Although they put it as a goal rather than a precondition, Damascus maintains this ought to be scrapped completely for any progress — a view shared publicly by Moscow and Tehran, and implicitly by former allies of the opposition, like Washington and Ankara, who have both surrendered to the Russian vision of the Syrian endgame, and are seemingly no longer interested in regime change in Damascus. Turkish President Recep Tayyip Erdogan has been cosying up to the Russians while US President Donald Trump has suspended all military aid to the armed opposition, satisfying himself only with the destruction of Daesh, empowerment of the Kurds, and the eventual clipping of Iranian and Hezbollah wings in Syria.

“After eight rounds? I doubt the talks will go anywhere,” said Adib Al Shishakly, a ranking veteran of the Syrian opposition. He added: “The regime and its allies were [simply] buying time, and they succeeded in doing so.”

In the previous seven rounds of talks in Geneva, the government delegation has insisted that no early presidential elections will happen and that Al Assad is entitled to run for a third round when his present tenure ends in 2021. The opposition delegation, headed by former parliamentarian Nasr Hariri, maintains the need for a Transitional Government Body (TGB) that assumes full presidential powers from Al Assad ahead of the transition period. “This is a red line that Damascus will never accept, and nor would the Russians or the Iranians,” said Amer Elias, a Damascus-based analyst and member of the Baath party. Speaking to Gulf News, he added: “What can be negotiated are parliamentary elections monitored by the United Nations and constitutional reforms, in addition to presidential ones where anybody can run against President Al Assad.”

Presently being debated at Geneva is a constitutional draft that Russian lawmakers presented back in 2016, which dilutes some presidential powers, like naming the governor of the Central Bank, but keeps him in charge of all security and military affairs. The draft drops the word ‘Arab’ from the name of the country, and all mention of the president’s religion, enabling a non-Muslim to run for office. These two points have raised the ire of Islamists and Baathists alike, who are lobbying for their amendment.

The draft also encourages ‘local councils’ in different parts of Syria, which would automatically apply to Kurdish territories, if passed. Residents would get to name their own councils, elect their own municipalities and governor (without having to await approval or appointment from Damascus) and get a share of their region’s wealth. Speaking from Moscow earlier this year, Foreign Minister Walid Al Mua’alem said some form of limited autonomy for the Kurds was ‘negotiable’.

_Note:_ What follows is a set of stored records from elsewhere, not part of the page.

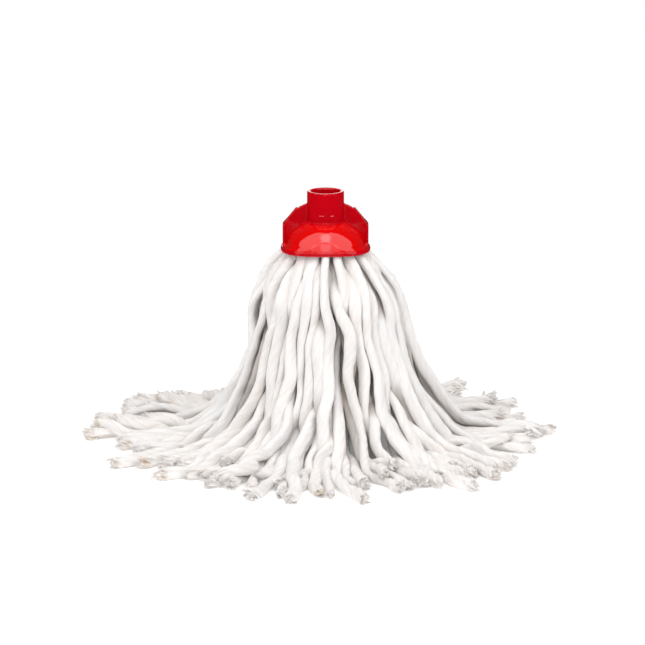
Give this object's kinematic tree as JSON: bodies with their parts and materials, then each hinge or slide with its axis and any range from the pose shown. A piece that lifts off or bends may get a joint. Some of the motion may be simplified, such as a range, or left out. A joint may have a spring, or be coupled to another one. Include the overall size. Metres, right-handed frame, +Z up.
{
  "type": "string mop head",
  "caption": "Socketed string mop head: a domed plastic hood with a threaded handle socket, and thick cotton yarn tails draped to the floor.",
  "frame": {"origin": "on the floor that the yarn lies on, under the axis of the handle socket", "axes": "+Z up along the handle socket's axis; +X to the right through one of the hood's side plates; -Y is the front, where a domed lobe of the hood faces"},
  "size_m": [0.386, 0.3738, 0.2103],
  "materials": {
    "hood_plastic": "glossy injection-moulded polypropylene, bright red",
    "core_plastic": "satin moulded plastic, off-white",
    "wire": "zinc-plated wire",
    "yarn": "soft twisted cotton yarn, off-white, frayed at its ends"
  },
  "bodies": {
    "mop_head": {"hood": "hood_plastic", "retaining_core": "core_plastic", "binding_wire": "wire", "yarn_collar": "yarn", "yarn_tail_04": "yarn", "yarn_tail_08": "yarn", "yarn_tail_12": "yarn", "yarn_tail_16": "yarn", "yarn_tail_20": "yarn", "yarn_tail_24": "yarn", "yarn_tail_28": "yarn", "yarn_tail_32": "yarn", "yarn_tail_36": "yarn", "yarn_tail_40": "yarn"},
    "yarn_lock_01": {"yarn_tail_01": "yarn", "yarn_tail_02": "yarn", "yarn_tail_03": "yarn"},
    "yarn_lock_02": {"yarn_tail_05": "yarn", "yarn_tail_06": "yarn", "yarn_tail_07": "yarn"},
    "yarn_lock_03": {"yarn_tail_09": "yarn", "yarn_tail_10": "yarn", "yarn_tail_11": "yarn"},
    "yarn_lock_04": {"yarn_tail_13": "yarn", "yarn_tail_14": "yarn", "yarn_tail_15": "yarn"},
    "yarn_lock_05": {"yarn_tail_17": "yarn", "yarn_tail_18": "yarn", "yarn_tail_19": "yarn"},
    "yarn_lock_06": {"yarn_tail_21": "yarn", "yarn_tail_22": "yarn", "yarn_tail_23": "yarn"},
    "yarn_lock_07": {"yarn_tail_25": "yarn", "yarn_tail_26": "yarn", "yarn_tail_27": "yarn"},
    "yarn_lock_08": {"yarn_tail_29": "yarn", "yarn_tail_30": "yarn", "yarn_tail_31": "yarn"},
    "yarn_lock_09": {"yarn_tail_33": "yarn", "yarn_tail_34": "yarn", "yarn_tail_35": "yarn"},
    "yarn_lock_10": {"yarn_tail_37": "yarn", "yarn_tail_38": "yarn", "yarn_tail_39": "yarn"}
  },
  "joints": [
    {"name": "yarn_lock_01_lift", "type": "hinge", "parent": "mop_head", "child": "yarn_lock_01", "pos_m": [0.03753, 0.00594, 0.159], "axis": [0.1564, -0.9877, 0], "range_deg": [0, 70]},
    {"name": "yarn_lock_02_lift", "type": "hinge", "parent": "mop_head", "child": "yarn_lock_02", "pos_m": [0.02687, 0.02687, 0.159], "axis": [0.7071, -0.7071, 0], "range_deg": [0, 70]},
    {"name": "yarn_lock_03_lift", "type": "hinge", "parent": "mop_head", "child": "yarn_lock_03", "pos_m": [0.00594, 0.03753, 0.159], "axis": [0.9877, -0.1564, 0], "range_deg": [0, 70]},
    {"name": "yarn_lock_04_lift", "type": "hinge", "parent": "mop_head", "child": "yarn_lock_04", "pos_m": [-0.01725, 0.03386, 0.159], "axis": [0.891, 0.454, 0], "range_deg": [0, 70]},
    {"name": "yarn_lock_05_lift", "type": "hinge", "parent": "mop_head", "child": "yarn_lock_05", "pos_m": [-0.03386, 0.01725, 0.159], "axis": [0.454, 0.891, 0], "range_deg": [0, 70]},
    {"name": "yarn_lock_06_lift", "type": "hinge", "parent": "mop_head", "child": "yarn_lock_06", "pos_m": [-0.03753, -0.00594, 0.159], "axis": [-0.1564, 0.9877, 0], "range_deg": [0, 70]},
    {"name": "yarn_lock_07_lift", "type": "hinge", "parent": "mop_head", "child": "yarn_lock_07", "pos_m": [-0.02687, -0.02687, 0.159], "axis": [-0.7071, 0.7071, 0], "range_deg": [0, 70]},
    {"name": "yarn_lock_08_lift", "type": "hinge", "parent": "mop_head", "child": "yarn_lock_08", "pos_m": [-0.00594, -0.03753, 0.159], "axis": [-0.9877, 0.1564, 0], "range_deg": [0, 70]},
    {"name": "yarn_lock_09_lift", "type": "hinge", "parent": "mop_head", "child": "yarn_lock_09", "pos_m": [0.01725, -0.03386, 0.159], "axis": [-0.891, -0.454, 0], "range_deg": [0, 70]},
    {"name": "yarn_lock_10_lift", "type": "hinge", "parent": "mop_head", "child": "yarn_lock_10", "pos_m": [0.03386, -0.01725, 0.159], "axis": [-0.454, -0.891, 0], "range_deg": [0, 70]}
  ]
}
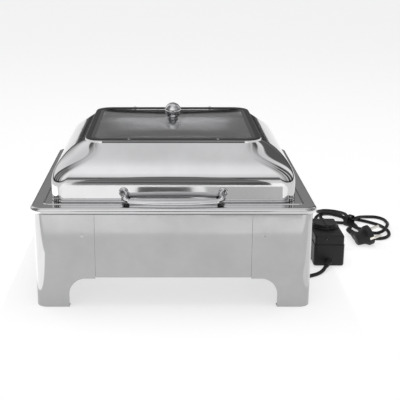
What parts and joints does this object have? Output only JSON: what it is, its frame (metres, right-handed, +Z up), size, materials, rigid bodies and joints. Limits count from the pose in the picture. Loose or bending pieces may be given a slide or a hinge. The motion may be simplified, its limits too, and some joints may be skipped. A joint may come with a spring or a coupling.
{
  "type": "roll top chafer",
  "caption": "Electric buffet chafer: polished steel stand on corner legs, rectangular pans, hinged domed lid with a glass window, ball knob and bar handle, corded dial controller.",
  "frame": {"origin": "centre of the chafer's footprint on the table, midway between the outer faces of the rim; the cords, controller and plug stand beside it", "axes": "+Z up, -Y towards the front with the handle, +X to the right where the controller lies"},
  "size_m": [0.629, 0.4895, 0.2769],
  "materials": {
    "polished_sheet": "mirror polished stainless sheet with fine rub marks",
    "polished_pan": "mirror polished stainless",
    "polished_lid": "mirror polished stainless, spun and buffed",
    "polished_knob": "mirror polished stainless",
    "plain_sheet": "satin stainless",
    "hinge_steel": "polished stainless",
    "fasteners": "plain stainless",
    "cast_aluminium": "cast",
    "heater_tube": "heat darkened",
    "ceramic": "matt ceramic",
    "black_gasket": "satin black",
    "black_rubber": "matt black",
    "smoked_glass": "clear, slightly grey",
    "black_plastic": "fine grained black",
    "dial_plastic": "satin black",
    "circuit_board": "green laminate",
    "thermostat_case": "brown moulded",
    "lamp_lens": "dark red lens",
    "cord_jacket": "smooth black rubber",
    "plug_rubber": "satin black moulding",
    "pin_metal": "nickel plated"
  },
  "bodies": {
    "stand": {"leg_front_left": "polished_sheet", "leg_front_right": "polished_sheet", "leg_rear_left": "polished_sheet", "leg_rear_right": "polished_sheet", "apron_front": "polished_sheet", "apron_rear": "polished_sheet", "apron_left": "polished_sheet", "apron_right": "polished_sheet", "pan_frame": "plain_sheet", "water_pan": "polished_pan", "food_pan": "plain_sheet", "heater_plate": "cast_aluminium", "heating_tube": "heater_tube", "heater_clamp": "plain_sheet", "thermal_cutout": "ceramic", "terminal_block": "ceramic", "heater_cover": "plain_sheet", "cover_studs": "fasteners", "cover_nuts": "fasteners", "heater_gland": "black_rubber", "hinge_frame_leaves": "hinge_steel", "hinge_pins": "fasteners", "hinge_frame_screws": "fasteners", "controller_base": "black_plastic", "controller_cover": "black_plastic", "controller_feet": "black_rubber", "controller_screws": "fasteners", "controller_board": "circuit_board", "thermostat": "thermostat_case", "pilot_lamp": "lamp_lens", "relief_heater": "black_rubber", "relief_mains": "black_rubber", "heater_cord": "cord_jacket", "mains_cord_start": "cord_jacket", "mains_bundle": "cord_jacket", "bundle_tie": "black_plastic", "mains_cord_end": "cord_jacket", "plug_body": "plug_rubber", "plug_pins": "pin_metal", "plug_earth_clips": "pin_metal"},
    "lid": {"lid_shell": "polished_lid", "lid_hem": "plain_sheet", "window_gasket": "black_gasket", "window_strip": "polished_lid", "window_glass": "smoked_glass", "window_screws": "fasteners", "ball_knob": "polished_knob", "knob_collar": "polished_knob", "knob_stud": "fasteners", "knob_washer": "black_rubber", "knob_nut": "fasteners", "handle_bar": "polished_knob", "handle_bracket_left": "polished_knob", "handle_bracket_right": "polished_knob", "handle_screws": "fasteners", "handle_bumpers": "black_rubber", "hinge_lid_leaves": "hinge_steel", "hinge_lid_screws": "fasteners"},
    "dial": {"control_dial": "dial_plastic", "dial_shaft": "fasteners"}
  },
  "joints": [
    {"name": "lid_hinge", "type": "hinge", "parent": "stand", "child": "lid", "pos_m": [0, 0.183, 0.166], "axis": [-1, 0, 0], "range_deg": [0, 95]},
    {"name": "dial_turn", "type": "hinge", "parent": "stand", "child": "dial", "pos_m": [0.2625, 0.03, 0.055], "axis": [0, 0, -1], "range_deg": [0, 270]}
  ]
}
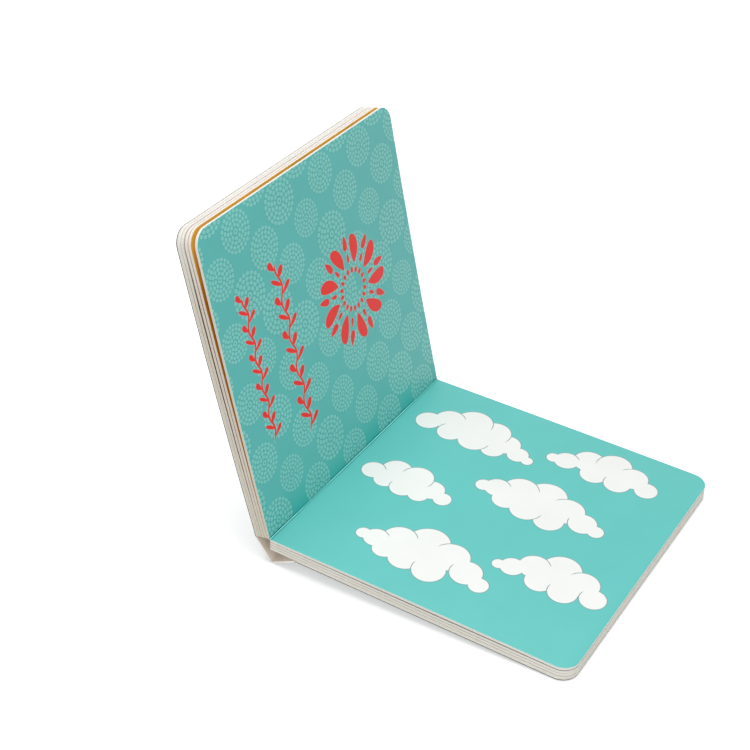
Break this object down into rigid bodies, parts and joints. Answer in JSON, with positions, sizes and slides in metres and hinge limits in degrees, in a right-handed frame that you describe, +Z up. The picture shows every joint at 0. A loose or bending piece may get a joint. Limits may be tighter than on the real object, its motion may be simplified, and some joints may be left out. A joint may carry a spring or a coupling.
{
  "type": "board book",
  "caption": "Square board book of thick leaves with rounded corners, standing open in an L: one half lies down, the other leans back, and the spine card folds loosely between them.",
  "frame": {"origin": "centre of the bounding box's base, on the surface that the book stands on", "axes": "+X from the gutter towards the fore edge of the half that lies down, +Y along the gutter, +Z up"},
  "size_m": [0.208, 0.165, 0.1773],
  "materials": {
    "leaves": "printed board with a satin film, cream cut edges",
    "cover_card": "printed card outside, bare beige card inside"
  },
  "bodies": {
    "right_half": {"right_pages": "leaves", "back_cover": "cover_card"},
    "left_half": {"left_pages": "leaves", "front_cover": "cover_card"},
    "hinge_strip": {"back_hinge_strip": "cover_card"},
    "spine": {"spine_panel": "cover_card"}
  },
  "joints": [
    {"name": "gutter_hinge", "type": "hinge", "parent": "right_half", "child": "left_half", "pos_m": [-0.06086, 0, 0.01513], "axis": [0, -1, 0], "range_deg": [-102.7, 76.8]},
    {"name": "strip_fold", "type": "hinge", "parent": "right_half", "child": "hinge_strip", "pos_m": [-0.0457, 0, 0.00693], "axis": [0, -1, 0], "range_deg": [-27.62, 20.66]},
    {"name": "spine_fold", "type": "hinge", "parent": "hinge_strip", "child": "spine", "pos_m": [-0.0605, 0, 0.0009], "axis": [0, -1, 0], "range_deg": [-7.76, 5.81]}
  ],
  "couplings": [
    {"joint": "strip_fold", "follows": "gutter_hinge", "ratio": 0.26891},
    {"joint": "spine_fold", "follows": "gutter_hinge", "ratio": 0.07553}
  ]
}
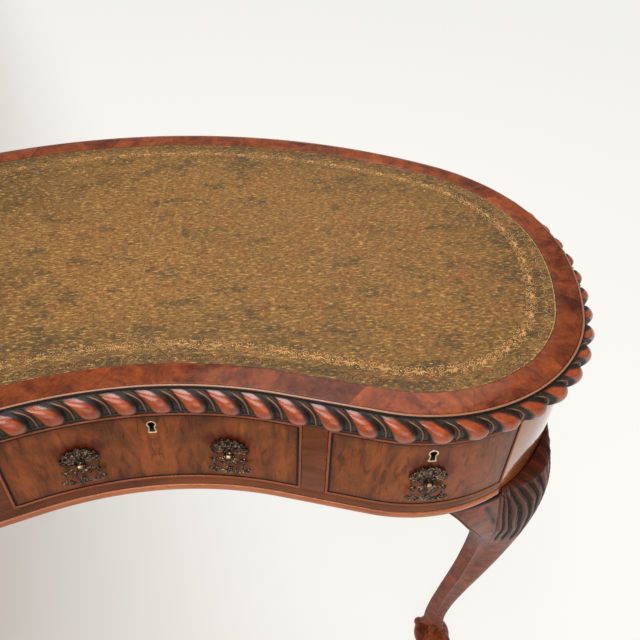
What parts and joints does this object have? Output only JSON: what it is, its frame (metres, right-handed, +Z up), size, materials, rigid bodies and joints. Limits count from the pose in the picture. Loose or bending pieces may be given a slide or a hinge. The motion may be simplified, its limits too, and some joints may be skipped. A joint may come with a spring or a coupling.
{
  "type": "kidney shaped desk",
  "caption": "Kidney shaped writing desk with a leather top, gadrooned edge, bow-fronted frieze drawers with drop handles, and carved cabriole legs on ball-and-claw feet.",
  "frame": {"origin": "on the floor under the middle of the top's bounding rectangle", "axes": "+Z up, +X along the desk to the sitter's right, +Y from the sitter towards the back"},
  "size_m": [1.0698, 0.6416, 0.775],
  "materials": {
    "dark_walnut": "polished dark walnut",
    "burr_walnut": "polished burr walnut crossbanding, red-brown with dark figure",
    "figured_walnut": "French polished figured walnut veneer",
    "carved_walnut": "polished carved walnut, near black in the hollows",
    "bead_walnut": "polished lighter walnut bead",
    "drawer_lining": "planed unpolished hardwood",
    "tooled_leather": "worn olive hide with blind and gold tooled borders",
    "antique_brass": "darkened cast brass with bright rubbed high spots",
    "pale_brass": "pale polished brass",
    "lock_steel": "dull old steel"
  },
  "bodies": {
    "carcase": {"top_board": "dark_walnut", "burr_border": "burr_walnut", "leather_panel": "tooled_leather", "top_lining": "drawer_lining", "gadroon_front": "carved_walnut", "gadroon_right": "carved_walnut", "gadroon_back": "carved_walnut", "gadroon_left": "carved_walnut", "end_frieze_right": "figured_walnut", "end_frieze_left": "figured_walnut", "back_frieze": "figured_walnut", "front_rail": "figured_walnut", "front_bead": "bead_walnut", "stile_left": "figured_walnut", "stile_right": "figured_walnut", "rear_cross_rail": "drawer_lining", "partition_left": "drawer_lining", "partition_right": "drawer_lining", "centre_runner_left": "drawer_lining", "centre_runner_right": "drawer_lining", "inner_runner_left": "drawer_lining", "inner_runner_right": "drawer_lining", "outer_runner_left": "drawer_lining", "outer_runner_right": "drawer_lining", "corner_block_front_left": "drawer_lining", "corner_block_front_right": "drawer_lining", "corner_block_rear_left": "drawer_lining", "corner_block_rear_right": "drawer_lining", "front_leg_left": "carved_walnut", "front_leg_right": "carved_walnut", "rear_leg_left": "carved_walnut", "rear_leg_right": "carved_walnut"},
    "left_drawer": {"left_drawer_front": "figured_walnut", "left_drawer_frame": "drawer_lining", "left_drawer_bottom": "drawer_lining", "left_escutcheon": "pale_brass", "left_lock_case": "lock_steel", "left_handle_plate": "antique_brass"},
    "centre_drawer": {"centre_drawer_front": "figured_walnut", "centre_drawer_frame": "drawer_lining", "centre_drawer_bottom": "drawer_lining", "centre_escutcheon": "pale_brass", "centre_lock_case": "lock_steel", "centre_left_handle_plate": "antique_brass", "centre_right_handle_plate": "antique_brass"},
    "right_drawer": {"right_drawer_front": "figured_walnut", "right_drawer_frame": "drawer_lining", "right_drawer_bottom": "drawer_lining", "right_escutcheon": "pale_brass", "right_lock_case": "lock_steel", "right_handle_plate": "antique_brass"},
    "left_drop": {"left_handle_drop": "antique_brass"},
    "centre_left_drop": {"centre_left_handle_drop": "antique_brass"},
    "centre_right_drop": {"centre_right_handle_drop": "antique_brass"},
    "right_drop": {"right_handle_drop": "antique_brass"},
    "left_bolt": {"left_lock_bolt": "pale_brass"},
    "centre_bolt": {"centre_lock_bolt": "pale_brass"},
    "right_bolt": {"right_lock_bolt": "pale_brass"}
  },
  "joints": [
    {"name": "left_drawer_slide", "type": "slide", "parent": "carcase", "child": "left_drawer", "axis": [0, -1, 0], "range_m": [0, 0.27]},
    {"name": "centre_drawer_slide", "type": "slide", "parent": "carcase", "child": "centre_drawer", "axis": [0, -1, 0], "range_m": [0, 0.24]},
    {"name": "right_drawer_slide", "type": "slide", "parent": "carcase", "child": "right_drawer", "axis": [0, -1, 0], "range_m": [0, 0.27]},
    {"name": "left_drop_hinge", "type": "hinge", "parent": "left_drawer", "child": "left_drop", "pos_m": [-0.2915, -0.31008, 0.6698], "axis": [-0.9996, -0.0291, 0], "range_deg": [0, 100]},
    {"name": "centre_left_drop_hinge", "type": "hinge", "parent": "centre_drawer", "child": "centre_left_drop", "pos_m": [-0.07905, -0.25575, 0.6698], "axis": [-0.9838, -0.1794, 0], "range_deg": [0, 100]},
    {"name": "centre_right_drop_hinge", "type": "hinge", "parent": "centre_drawer", "child": "centre_right_drop", "pos_m": [0.07905, -0.25575, 0.6698], "axis": [-0.9838, 0.1794, 0], "range_deg": [0, 100]},
    {"name": "right_drop_hinge", "type": "hinge", "parent": "right_drawer", "child": "right_drop", "pos_m": [0.2915, -0.31008, 0.6698], "axis": [-0.9996, 0.0291, 0], "range_deg": [0, 100]},
    {"name": "left_bolt_slide", "type": "slide", "parent": "left_drawer", "child": "left_bolt", "axis": [0, 0, 1], "range_m": [0, 0.0065]},
    {"name": "centre_bolt_slide", "type": "slide", "parent": "centre_drawer", "child": "centre_bolt", "axis": [0, 0, 1], "range_m": [0, 0.0065]},
    {"name": "right_bolt_slide", "type": "slide", "parent": "right_drawer", "child": "right_bolt", "axis": [0, 0, 1], "range_m": [0, 0.0065]}
  ]
}
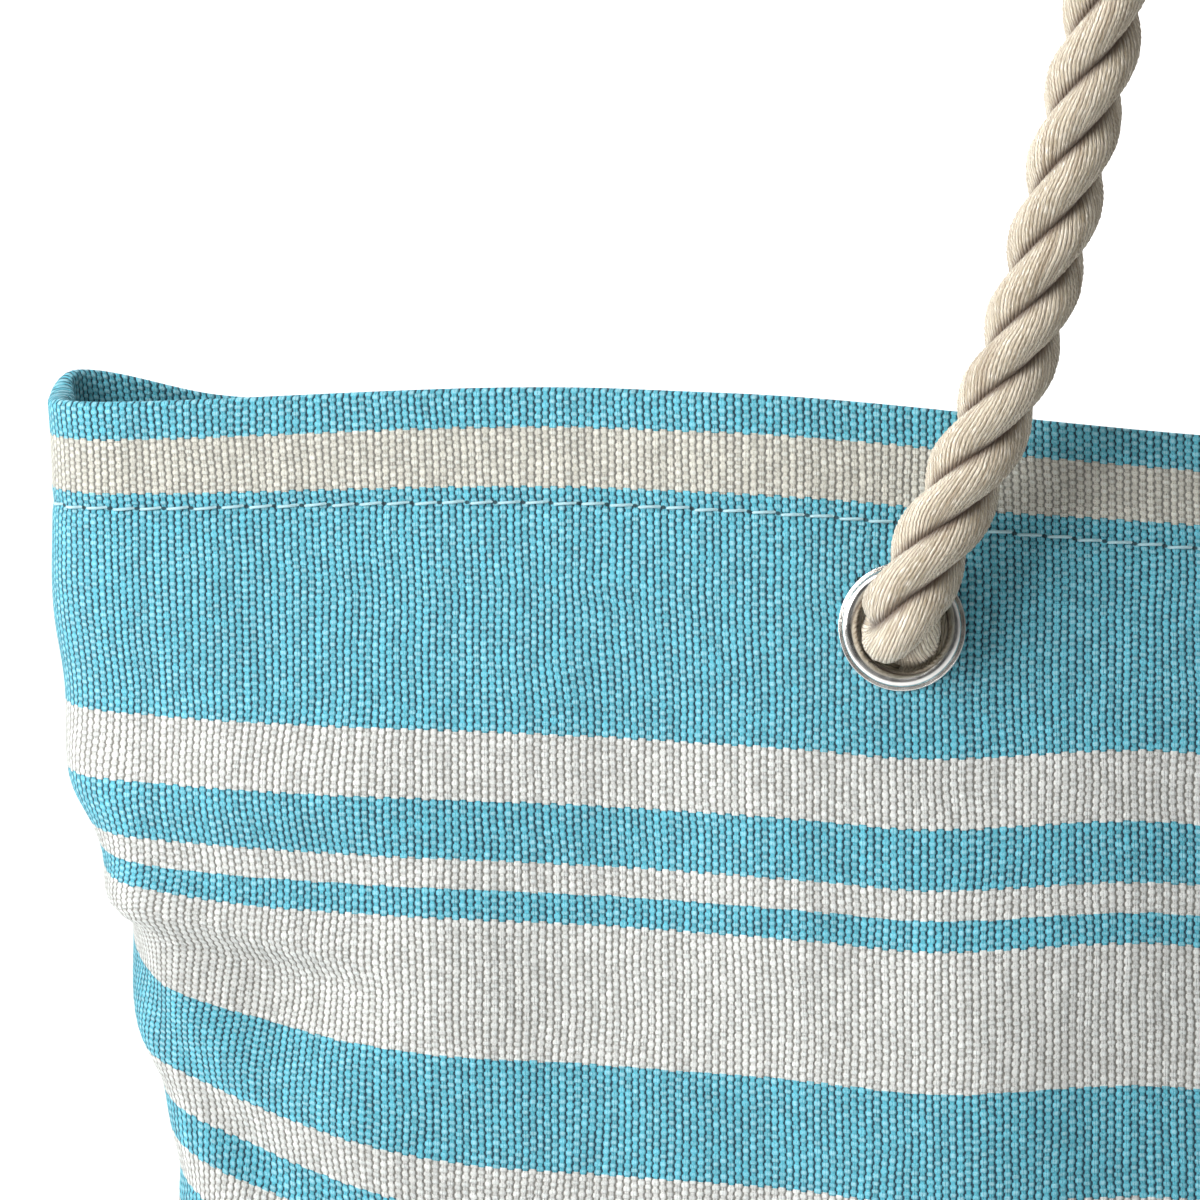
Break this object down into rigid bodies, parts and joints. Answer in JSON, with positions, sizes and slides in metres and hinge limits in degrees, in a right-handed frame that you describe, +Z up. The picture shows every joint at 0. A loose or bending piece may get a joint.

During the last round of Geneva in late November, UN Special Envoy Staffan de Mistura presented a document of basic principles to the two Syrian delegations. It stressed the need for a sovereign and united Syria, free from any foreign tutelage, run by a democratic government that respects all ethnicities and minorities. He also stressed the need to uphold all state institutions, a point shared by both parties. The opposition delegation responded with its own 12-point paper, which made no reference to Al Assad’s departure but called for reforming the armed forces and security services — also dropping the word ‘Arab’ in order to satisfy Kurdish aspirations. The regime delegation refused to present a paper saying it had already handed its roadmap to De Mistura’s predecessor, Lakhdar Brahimi, nearly four years ago. That document called on the international community to lift sanctions, stop the flow of arms to the armed opposition, and “support the Syrian army and its allies” in their ‘war on terror’. It made no reference whatsoever to a political process, and said nothing about elections, either presidential or parliamentary.

“Syria will never achieve stability so long as Bashar is in power; there will be no stability before a full political transition happens,” added Al Shishakly, noting, “We cannot trust a regime that starved 400,000 people in Ghouta.” Elias, the Baath party member, told Gulf News: “The fate and future of the Syrian President is not up for negotiations, either at Geneva or elsewhere. The opposition needs to understand that before any progress happens. It needs to be removed from the negotiating table altogether.” He added: “What’s important now is to maintain the tripartite alliance of Russia, Turkey, and Iran. Astana jumpstarted the Geneva process that was frozen last January. The international community needs to keep up the momentum at Geneva, fearing that if it collapses, the Russians will take the issue to Sochi [the Black Sea resort where Russia plans to hold a ‘national dialogue’ conference in early 2018]. For now the Russians are still letting Geneva happen to keep the political process within the framework of the international community, and under the auspices of the United Nations.”